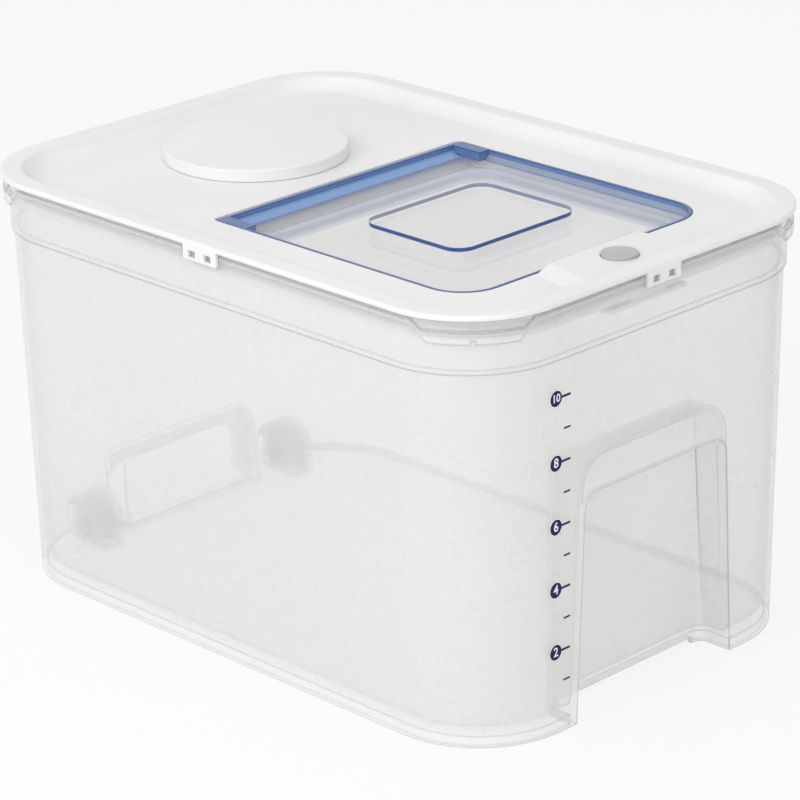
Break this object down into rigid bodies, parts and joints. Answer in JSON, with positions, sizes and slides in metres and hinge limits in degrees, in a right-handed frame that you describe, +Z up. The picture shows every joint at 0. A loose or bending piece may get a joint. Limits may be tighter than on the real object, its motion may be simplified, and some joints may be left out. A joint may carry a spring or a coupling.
{
  "type": "rice bin",
  "caption": "Lidded rice bin: tapered frosted tub with grip recesses and rear wheels, clip-on lid with a clear flip flap, push-button latch and round drying-agent box.",
  "frame": {"origin": "middle of the footprint on the floor", "axes": "+X towards the right side of the bin, -Y towards the front with the tall grip recess and the latch, +Z up"},
  "size_m": [0.2332, 0.33, 0.2002],
  "materials": {
    "frosted_tub": "frosted translucent polypropylene",
    "white_lid": "satin white polypropylene",
    "clear_blue": "clear blue-tinted moulded plastic",
    "grey_button": "satin grey plastic",
    "white_acetal": "matt white",
    "silicone": "pale translucent silicone",
    "wheel_plastic": "matt white",
    "steel": "plain stainless steel"
  },
  "bodies": {
    "tub": {"bin_tub": "frosted_tub", "axle_left": "steel", "axle_right": "steel"},
    "wheel_left": {"wheel_left": "wheel_plastic"},
    "wheel_right": {"wheel_right": "wheel_plastic"},
    "lid": {"lid_cover": "white_lid", "lid_seal": "silicone", "hinge_pin_left": "steel", "hinge_pin_right": "steel", "flap_spring_left": "steel", "flap_spring_right": "steel", "button_spring": "steel", "latch_spring": "steel", "latch_cover": "white_lid", "screw_rear_left": "steel", "screw_rear_right": "steel", "screw_front_left": "steel", "screw_front_right": "steel", "desiccant_basket": "white_lid"},
    "flap": {"flap_panel": "clear_blue", "flap_seal": "silicone"},
    "button": {"push_button": "grey_button"},
    "latch": {"latch_slider": "white_acetal"},
    "cap": {"desiccant_cap": "white_lid", "desiccant_cap_seal": "silicone"}
  },
  "joints": [
    {"name": "lid_lift", "type": "slide", "parent": "tub", "child": "lid", "axis": [0, 0, 1], "range_m": [0, 0.08]},
    {"name": "flap_hinge", "type": "hinge", "parent": "lid", "child": "flap", "pos_m": [0, 0.0267, 0.1909], "axis": [-1, 0, 0], "range_deg": [0, 100]},
    {"name": "button_press", "type": "slide", "parent": "lid", "child": "button", "axis": [0, 0, -1], "range_m": [0, 0.0025], "stiffness_N_per_m": 300, "springref_m": -0.002, "deforming": ["button_spring"]},
    {"name": "latch_slide", "type": "slide", "parent": "lid", "child": "latch", "axis": [0, -1, 0], "range_m": [0, 0.0025], "deforming": ["latch_spring"]},
    {"name": "cap_lift", "type": "slide", "parent": "lid", "child": "cap", "axis": [0, 0, 1], "range_m": [0, 0.03]},
    {"name": "wheel_left_spin", "type": "hinge", "parent": "tub", "child": "wheel_left", "pos_m": [-0.0631, 0.1456, 0.0112], "axis": [1, 0, 0], "continuous": true},
    {"name": "wheel_right_spin", "type": "hinge", "parent": "tub", "child": "wheel_right", "pos_m": [0.0631, 0.1456, 0.0112], "axis": [1, 0, 0], "continuous": true}
  ],
  "couplings": [
    {"joint": "latch_slide", "follows": "button_press", "ratio": 1}
  ]
}
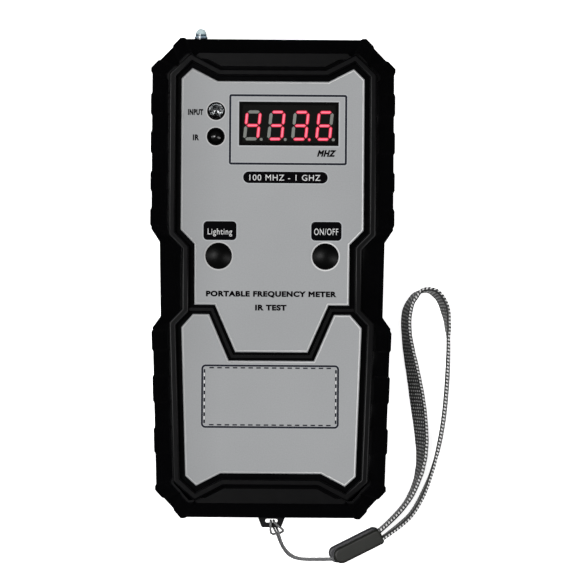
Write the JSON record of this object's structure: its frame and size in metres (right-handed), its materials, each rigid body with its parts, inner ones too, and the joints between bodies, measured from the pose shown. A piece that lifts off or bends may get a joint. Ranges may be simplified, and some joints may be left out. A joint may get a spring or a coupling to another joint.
{
  "type": "handheld frequency counter",
  "caption": "Handheld radio frequency counter in a ribbed black case, with a red digit display, push buttons, lamps, a battery hatch and a wrist strap.",
  "frame": {"origin": "middle of the flat back, on the surface the case rests on", "axes": "+Z out of the front panel, +Y to the display end, +X to the right seen from the front"},
  "size_m": [0.0919, 0.1625, 0.027],
  "materials": {
    "case_plastic": "fine satin texture",
    "panel_grey": "satin",
    "button_black": "satin, domed",
    "display_black": "gloss",
    "display_face": "gloss epoxy",
    "segment_lit": "lit, red",
    "segment_dark": "unlit, grey",
    "lens_clear": "clear epoxy",
    "lens_black": "gloss, dark epoxy",
    "plated_metal": "tinned",
    "screw_steel": "zinc plated",
    "board_green": "solder mask",
    "chip_black": "moulded epoxy",
    "resistor_black": "glazed chip",
    "capacitor_blue": "sleeve",
    "switch_black": "moulded",
    "winding_copper": "enamelled wire",
    "ferrite": "sintered",
    "battery_jacket": "satin jacket",
    "snap_vinyl": "soft vinyl",
    "wire_red": "insulation",
    "wire_black": "insulation",
    "header_white": "nylon",
    "foam_black": "closed-cell foam",
    "strap_string": "braided string",
    "clip_plastic": "satin",
    "strap_webbing": "woven with pale dashes"
  },
  "bodies": {
    "root": {"front_shell": "case_plastic", "rear_shell": "case_plastic", "upper_faceplate": "panel_grey", "lower_faceplate": "panel_grey", "display_housing": "display_black", "display_face": "display_face", "display_segments_lit": "segment_lit", "display_segments_dark": "segment_dark", "display_pins": "plated_metal", "input_lamp": "lens_clear", "torch_lamp": "lens_clear", "ir_receiver": "lens_black", "input_lamp_leads": "plated_metal", "ir_receiver_leads": "plated_metal", "torch_lamp_leads": "plated_metal", "main_board": "board_green", "processor_chip": "chip_black", "prescaler_chip": "chip_black", "chip_legs": "plated_metal", "crystal": "plated_metal", "voltage_regulator": "chip_black", "capacitors": "capacitor_blue", "resistors": "resistor_black", "digit_transistors": "chip_black", "pickup_coil_core": "ferrite", "pickup_coil_winding": "winding_copper", "board_screws": "screw_steel", "case_screws": "screw_steel", "battery": "battery_jacket", "battery_terminals": "plated_metal", "battery_snap": "snap_vinyl", "snap_contacts": "plated_metal", "battery_lead_red": "wire_red", "battery_lead_black": "wire_black", "battery_header": "header_white", "lighting_switch_body": "switch_black", "power_switch_body": "switch_black", "lighting_switch_cover": "plated_metal", "power_switch_cover": "plated_metal", "strap_string": "strap_string", "strap_clip_front": "clip_plastic", "strap_clip_back": "clip_plastic", "strap_webbing": "strap_webbing"},
    "lighting_key": {"lighting_button": "button_black", "lighting_plunger": "switch_black"},
    "power_key": {"power_button": "button_black", "power_plunger": "switch_black"},
    "battery_hatch": {"battery_door": "case_plastic", "door_screw": "screw_steel", "battery_pad": "foam_black"}
  },
  "joints": [
    {"name": "lighting_press", "type": "slide", "parent": "root", "child": "lighting_key", "axis": [0, 0, -1], "range_m": [0, 0.0003], "stiffness_N_per_m": 3000},
    {"name": "power_press", "type": "slide", "parent": "root", "child": "power_key", "axis": [0, 0, -1], "range_m": [0, 0.0003], "stiffness_N_per_m": 3000},
    {"name": "hatch_swing", "type": "hinge", "parent": "root", "child": "battery_hatch", "pos_m": [0, -0.0669, 0.0012], "axis": [-1, 0, 0], "range_deg": [0, 75]}
  ]
}
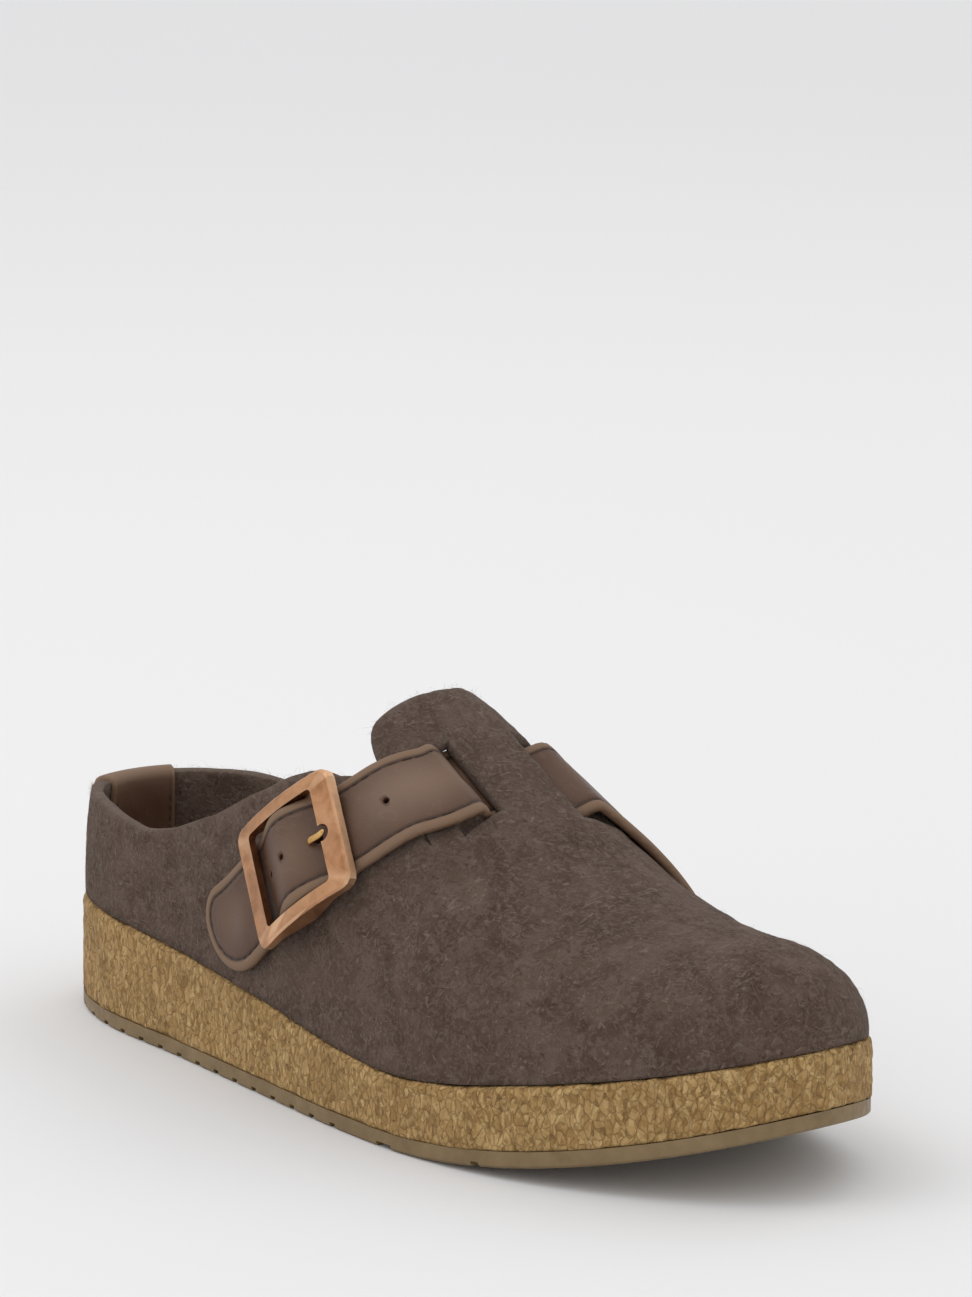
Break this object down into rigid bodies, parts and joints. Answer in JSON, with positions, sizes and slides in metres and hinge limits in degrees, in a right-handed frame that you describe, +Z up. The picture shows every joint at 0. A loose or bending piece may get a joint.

• • • •

**WRITTEN REQUEST:**
Write out the entries in full, exactly as given.

**THE SOLUTION:**
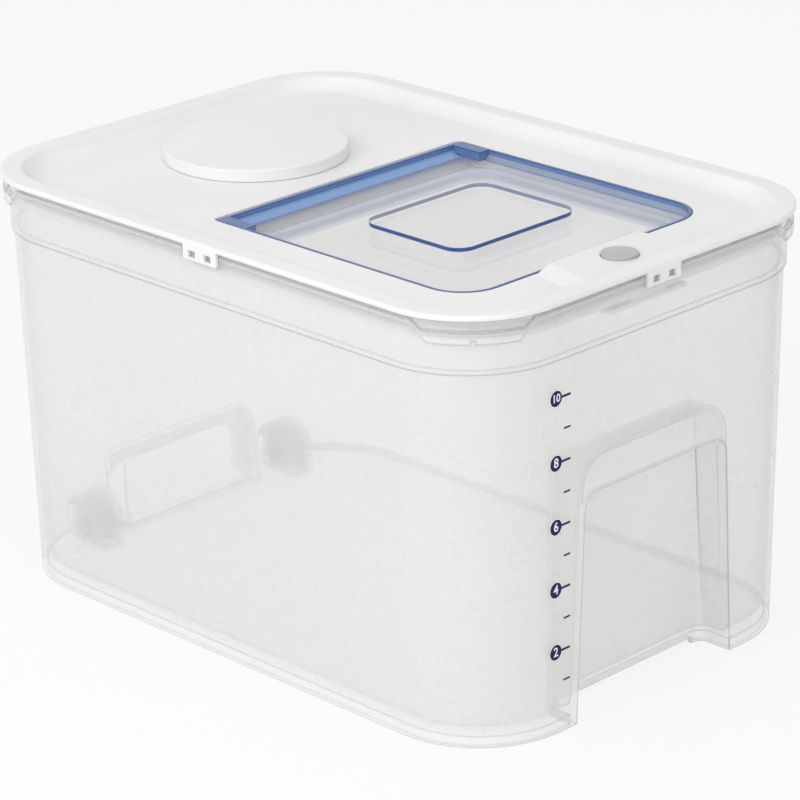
Break this object down into rigid bodies, parts and joints. Answer in JSON, with positions, sizes and slides in metres and hinge limits in degrees, in a right-handed frame that you describe, +Z up. The picture shows every joint at 0. A loose or bending piece may get a joint. Limits may be tighter than on the real object, its motion may be simplified, and some joints may be left out. A joint may carry a spring or a coupling.
{
  "type": "rice bin",
  "caption": "Lidded rice bin: tapered frosted tub with grip recesses and rear wheels, clip-on lid with a clear flip flap, push-button latch and round drying-agent box.",
  "frame": {"origin": "middle of the footprint on the floor", "axes": "+X towards the right side of the bin, -Y towards the front with the tall grip recess and the latch, +Z up"},
  "size_m": [0.2332, 0.33, 0.2002],
  "materials": {
    "frosted_tub": "frosted translucent polypropylene",
    "white_lid": "satin white polypropylene",
    "clear_blue": "clear blue-tinted moulded plastic",
    "grey_button": "satin grey plastic",
    "white_acetal": "matt white",
    "silicone": "pale translucent silicone",
    "wheel_plastic": "matt white",
    "steel": "plain stainless steel"
  },
  "bodies": {
    "tub": {"bin_tub": "frosted_tub", "axle_left": "steel", "axle_right": "steel"},
    "wheel_left": {"wheel_left": "wheel_plastic"},
    "wheel_right": {"wheel_right": "wheel_plastic"},
    "lid": {"lid_cover": "white_lid", "lid_seal": "silicone", "hinge_pin_left": "steel", "hinge_pin_right": "steel", "flap_spring_left": "steel", "flap_spring_right": "steel", "button_spring": "steel", "latch_spring": "steel", "latch_cover": "white_lid", "screw_rear_left": "steel", "screw_rear_right": "steel", "screw_front_left": "steel", "screw_front_right": "steel", "desiccant_basket": "white_lid"},
    "flap": {"flap_panel": "clear_blue", "flap_seal": "silicone"},
    "button": {"push_button": "grey_button"},
    "latch": {"latch_slider": "white_acetal"},
    "cap": {"desiccant_cap": "white_lid", "desiccant_cap_seal": "silicone"}
  },
  "joints": [
    {"name": "lid_lift", "type": "slide", "parent": "tub", "child": "lid", "axis": [0, 0, 1], "range_m": [0, 0.08]},
    {"name": "flap_hinge", "type": "hinge", "parent": "lid", "child": "flap", "pos_m": [0, 0.0267, 0.1909], "axis": [-1, 0, 0], "range_deg": [0, 100]},
    {"name": "button_press", "type": "slide", "parent": "lid", "child": "button", "axis": [0, 0, -1], "range_m": [0, 0.0025], "stiffness_N_per_m": 300, "springref_m": -0.002, "deforming": ["button_spring"]},
    {"name": "latch_slide", "type": "slide", "parent": "lid", "child": "latch", "axis": [0, -1, 0], "range_m": [0, 0.0025], "deforming": ["latch_spring"]},
    {"name": "cap_lift", "type": "slide", "parent": "lid", "child": "cap", "axis": [0, 0, 1], "range_m": [0, 0.03]},
    {"name": "wheel_left_spin", "type": "hinge", "parent": "tub", "child": "wheel_left", "pos_m": [-0.0631, 0.1456, 0.0112], "axis": [1, 0, 0], "continuous": true},
    {"name": "wheel_right_spin", "type": "hinge", "parent": "tub", "child": "wheel_right", "pos_m": [0.0631, 0.1456, 0.0112], "axis": [1, 0, 0], "continuous": true}
  ],
  "couplings": [
    {"joint": "latch_slide", "follows": "button_press", "ratio": 1}
  ]
}
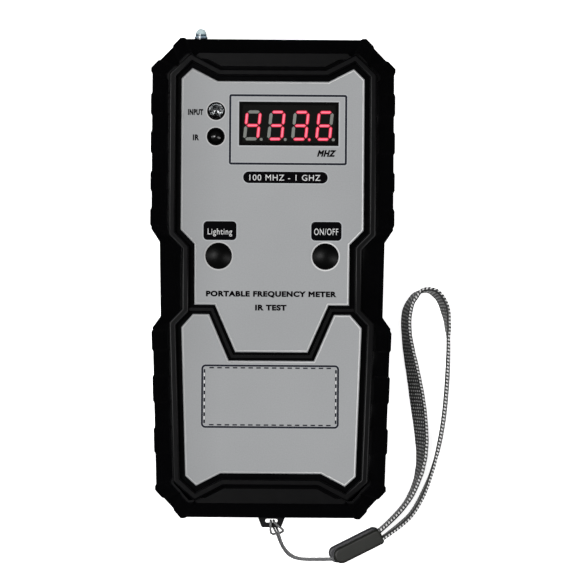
Write the JSON record of this object's structure: its frame and size in metres (right-handed), its materials, each rigid body with its parts, inner ones too, and the joints between bodies, measured from the pose shown. A piece that lifts off or bends may get a joint. Ranges may be simplified, and some joints may be left out. A joint may get a spring or a coupling to another joint.
{
  "type": "handheld frequency counter",
  "caption": "Handheld radio frequency counter in a ribbed black case, with a red digit display, push buttons, lamps, a battery hatch and a wrist strap.",
  "frame": {"origin": "middle of the flat back, on the surface the case rests on", "axes": "+Z out of the front panel, +Y to the display end, +X to the right seen from the front"},
  "size_m": [0.0919, 0.1625, 0.027],
  "materials": {
    "case_plastic": "fine satin texture",
    "panel_grey": "satin",
    "button_black": "satin, domed",
    "display_black": "gloss",
    "display_face": "gloss epoxy",
    "segment_lit": "lit, red",
    "segment_dark": "unlit, grey",
    "lens_clear": "clear epoxy",
    "lens_black": "gloss, dark epoxy",
    "plated_metal": "tinned",
    "screw_steel": "zinc plated",
    "board_green": "solder mask",
    "chip_black": "moulded epoxy",
    "resistor_black": "glazed chip",
    "capacitor_blue": "sleeve",
    "switch_black": "moulded",
    "winding_copper": "enamelled wire",
    "ferrite": "sintered",
    "battery_jacket": "satin jacket",
    "snap_vinyl": "soft vinyl",
    "wire_red": "insulation",
    "wire_black": "insulation",
    "header_white": "nylon",
    "foam_black": "closed-cell foam",
    "strap_string": "braided string",
    "clip_plastic": "satin",
    "strap_webbing": "woven with pale dashes"
  },
  "bodies": {
    "root": {"front_shell": "case_plastic", "rear_shell": "case_plastic", "upper_faceplate": "panel_grey", "lower_faceplate": "panel_grey", "display_housing": "display_black", "display_face": "display_face", "display_segments_lit": "segment_lit", "display_segments_dark": "segment_dark", "display_pins": "plated_metal", "input_lamp": "lens_clear", "torch_lamp": "lens_clear", "ir_receiver": "lens_black", "input_lamp_leads": "plated_metal", "ir_receiver_leads": "plated_metal", "torch_lamp_leads": "plated_metal", "main_board": "board_green", "processor_chip": "chip_black", "prescaler_chip": "chip_black", "chip_legs": "plated_metal", "crystal": "plated_metal", "voltage_regulator": "chip_black", "capacitors": "capacitor_blue", "resistors": "resistor_black", "digit_transistors": "chip_black", "pickup_coil_core": "ferrite", "pickup_coil_winding": "winding_copper", "board_screws": "screw_steel", "case_screws": "screw_steel", "battery": "battery_jacket", "battery_terminals": "plated_metal", "battery_snap": "snap_vinyl", "snap_contacts": "plated_metal", "battery_lead_red": "wire_red", "battery_lead_black": "wire_black", "battery_header": "header_white", "lighting_switch_body": "switch_black", "power_switch_body": "switch_black", "lighting_switch_cover": "plated_metal", "power_switch_cover": "plated_metal", "strap_string": "strap_string", "strap_clip_front": "clip_plastic", "strap_clip_back": "clip_plastic", "strap_webbing": "strap_webbing"},
    "lighting_key": {"lighting_button": "button_black", "lighting_plunger": "switch_black"},
    "power_key": {"power_button": "button_black", "power_plunger": "switch_black"},
    "battery_hatch": {"battery_door": "case_plastic", "door_screw": "screw_steel", "battery_pad": "foam_black"}
  },
  "joints": [
    {"name": "lighting_press", "type": "slide", "parent": "root", "child": "lighting_key", "axis": [0, 0, -1], "range_m": [0, 0.0003], "stiffness_N_per_m": 3000},
    {"name": "power_press", "type": "slide", "parent": "root", "child": "power_key", "axis": [0, 0, -1], "range_m": [0, 0.0003], "stiffness_N_per_m": 3000},
    {"name": "hatch_swing", "type": "hinge", "parent": "root", "child": "battery_hatch", "pos_m": [0, -0.0669, 0.0012], "axis": [-1, 0, 0], "range_deg": [0, 75]}
  ]
}
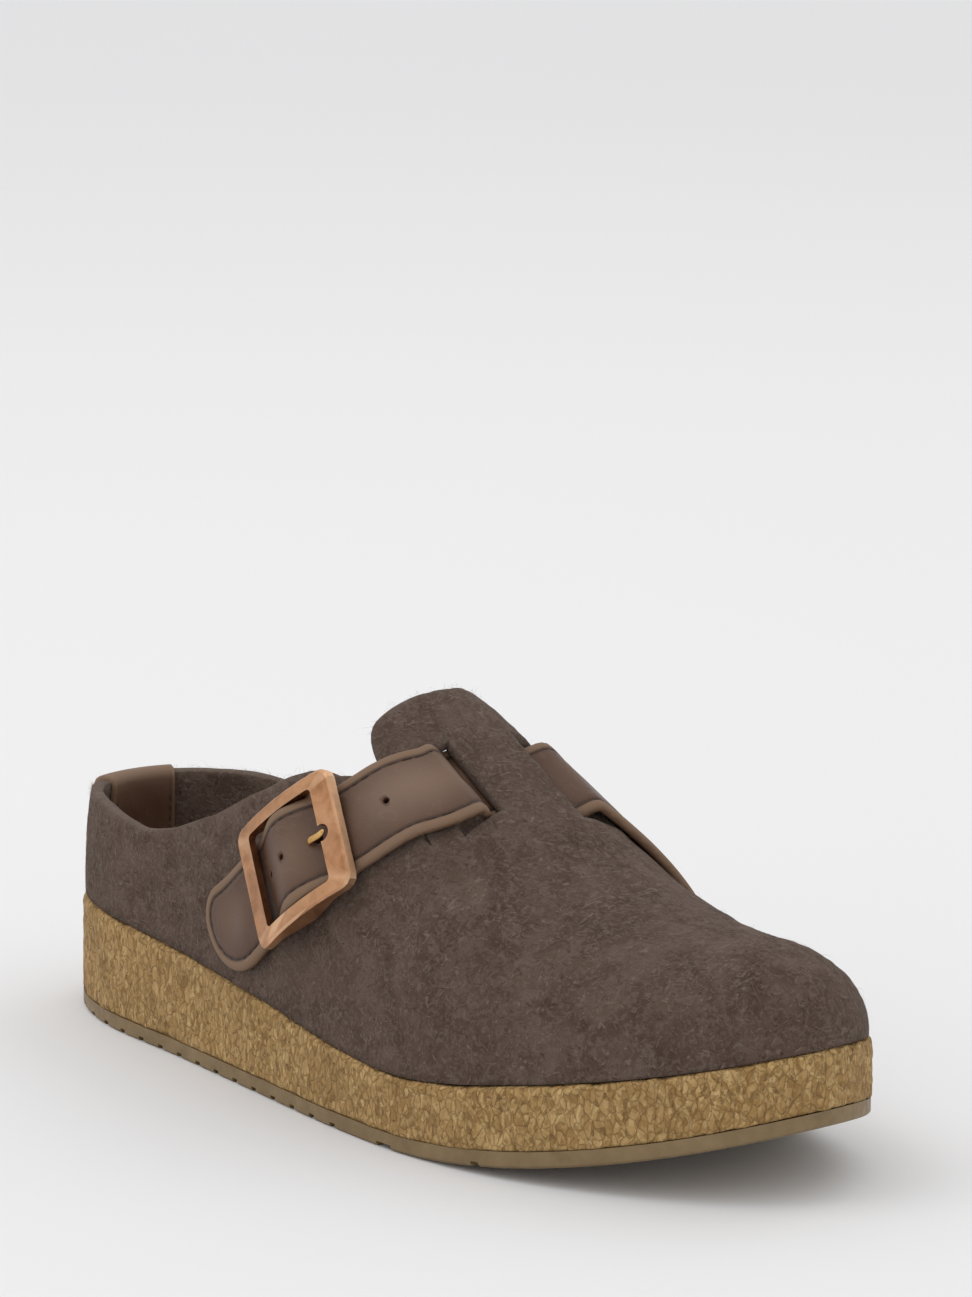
Break this object down into rigid bodies, parts and joints. Answer in JSON, with positions, sizes and slides in metres and hinge limits in degrees, in a right-handed frame that you describe, +Z up. The picture shows every joint at 0. A loose or bending piece may get a joint.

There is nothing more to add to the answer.